The longer horizon question is what Generation 4 does for his progression. Once Fortress Battle rewards, Intel Missions, and Hero Hall Recruitment all begin supplying his shards, the path toward 5★ becomes substantially more achievable without major additional Lucky Wheel gem investment. Players who enter Generation 4 at 4★ are well-positioned to close the gap over time without another major spending push.
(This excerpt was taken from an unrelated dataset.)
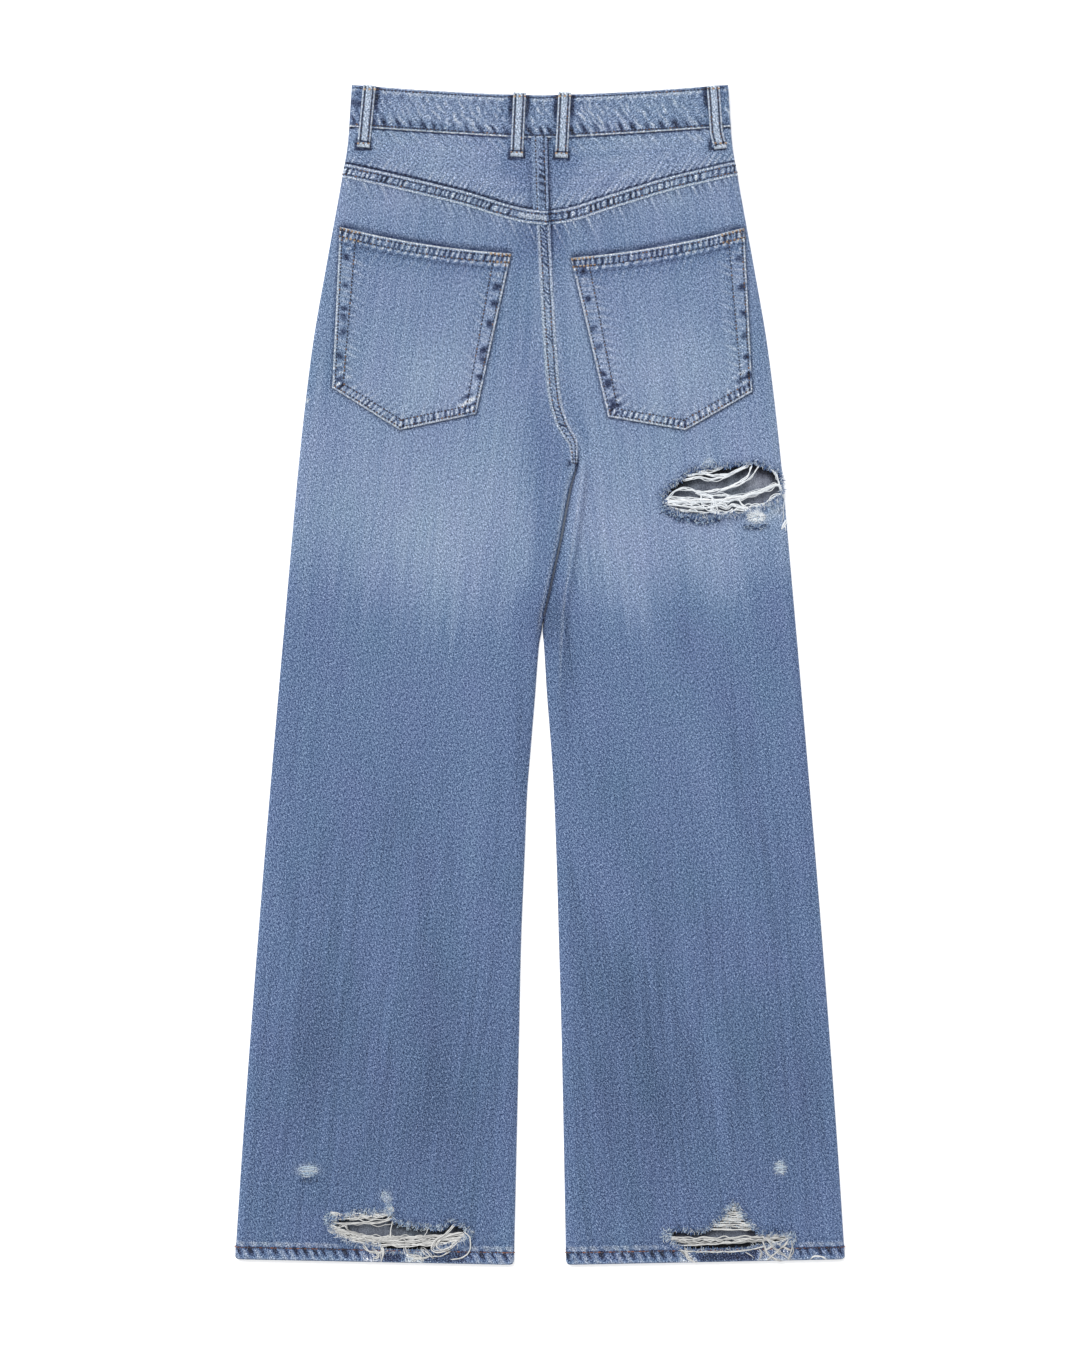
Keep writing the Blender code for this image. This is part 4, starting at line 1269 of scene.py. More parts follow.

The players most likely to be disappointed with their Flint investment are those who spent heavily on shards but left skills and Dragonbane under-developed. The hero's ceiling — particularly in Arena, where the Incinerator into Vengeful Task sequence creates a pressure-under-fire threat profile most opponents do not anticipate — is only reachable with both skill trees maxed and Dragonbane equipped to the relevant thresholds. Shard progression and skill progression are separate budgets that both require sustained attention. A 5★ Flint with unlevelled skills underperforms a 4★ Flint with a fully developed kit.
Last reviewed: 2026. Mechanical details are subject to change with game updates.